The criteria for receipt of these letters were that the companies sought and received PPP loans of $10 million or more, were public with market caps over $25 million and had over 600 employees. In many cases, the letters also cited in support each company’s own press releases or other communications touting its leadership position in the industry.
The letters maintain that the bipartisan CARES Act was “intended to provide an invaluable lifeline for small businesses that otherwise might be forced to lay off employees or shut down entirely,” not for “large corporations that have a substantial investor base and access to capital markets.” Although a number of these large public companies that obtained PPP loans have
“returned these funds amid widespread public outrage[,] other companies—including yours—still have not returned these funds. This is an issue of significant bipartisan concern.
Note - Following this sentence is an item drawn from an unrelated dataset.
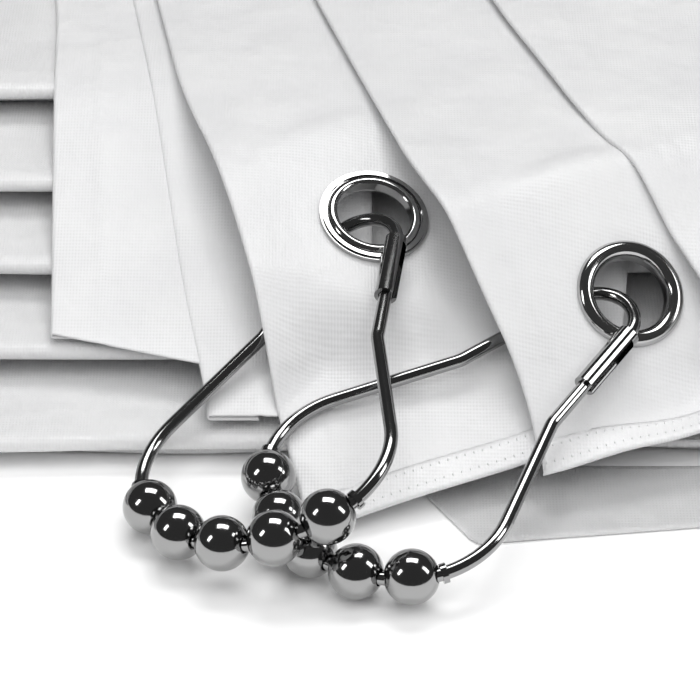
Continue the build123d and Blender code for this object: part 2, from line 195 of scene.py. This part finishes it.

As House Republican Leader Kevin McCarthy recently stated on national television, ‘I was on the phone with the President and the Secretary Mnuchin yesterday, making sure that that’s not gonna happen, that we will go after those big companies that cheat the system.’ Similarly, Treasury Secretary …Mnuchin called these actions ‘outrageous’ and added that he never would have expected such abuses ‘in a million years.’”
The letter asked the companies to inform the Subcommittee by May 11 if they will return the funds, and, if not, to produce a range of documents no later than May 15, including documents and communications with the SBA and Treasury relating to the PPP loan, as well as with any financial institution relating to the PPP loan. The press release identifies five companies that were recipients of these letters.